Many remembered seeing businesses being destroyed and synagogues in flames.
“A neighbor told me they were burning the temple,” Spooner said. “I saw the fire as I approached and I saw the Torahs being dragged into the street and burned.”
HMLC Director of Education and Curator Dan Reich thanked the survivors for their courage and strength as they relived the horror of those events by sharing their experiences.
“Our survivors are treasures for our community,” Reich said. “They are the reason our museum exists.”
The evening concluded with the lighting of six candles in memory of the six million Jews who perished in the Holocaust. The candles were lit by survivors Ben Fainer, Jane Guber, Liz Lippa, Cherna Paladnik and Sara Wolf. Alyssa Guller, granddaughter of survivors Frances and Abe Gersten, lit the sixth candle as the representative of the St. Louis Descendents of the Holocaust, a group for children and grandchildren of survivors. Survivor Marie Cori laid a rose beside the candles to recognize the importance of the rescuers who risked their own lives to save Jews.

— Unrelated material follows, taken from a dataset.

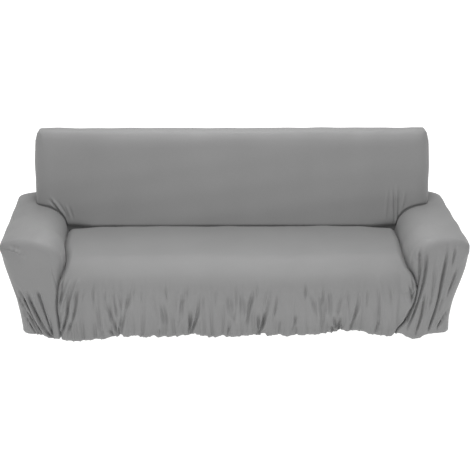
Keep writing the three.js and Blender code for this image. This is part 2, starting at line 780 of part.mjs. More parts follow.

A seventh candle was lit by the St. Louis Save Darfur Coalition’s Chair Lesley Levin and Community Educator Nhial Tutlam. The candle was to remind everyone they cannot turn a blind eye to the tragedies still taking place today.
“We must take action and end the genocide that is still occurring today even as we commemorate this event which took place 70 years ago,” HMLC Director Jean Cavender said.
The Yom HaShoah community commemoration was coordinated by Event Chair Kent Hirschfelder, HMLC Council Chair Marci Rosenberg and HMLC Director of Education and Curator Dan Reich. The annual Yom HaShoah observance is underwritten by the Wolf/Najman Memorial.
The event was hosted by the St. Louis Holocaust Museum and Learning Center in Memory of Gloria M. Goldstein (HMLC), a department of the Jewish Federation of St. Louis.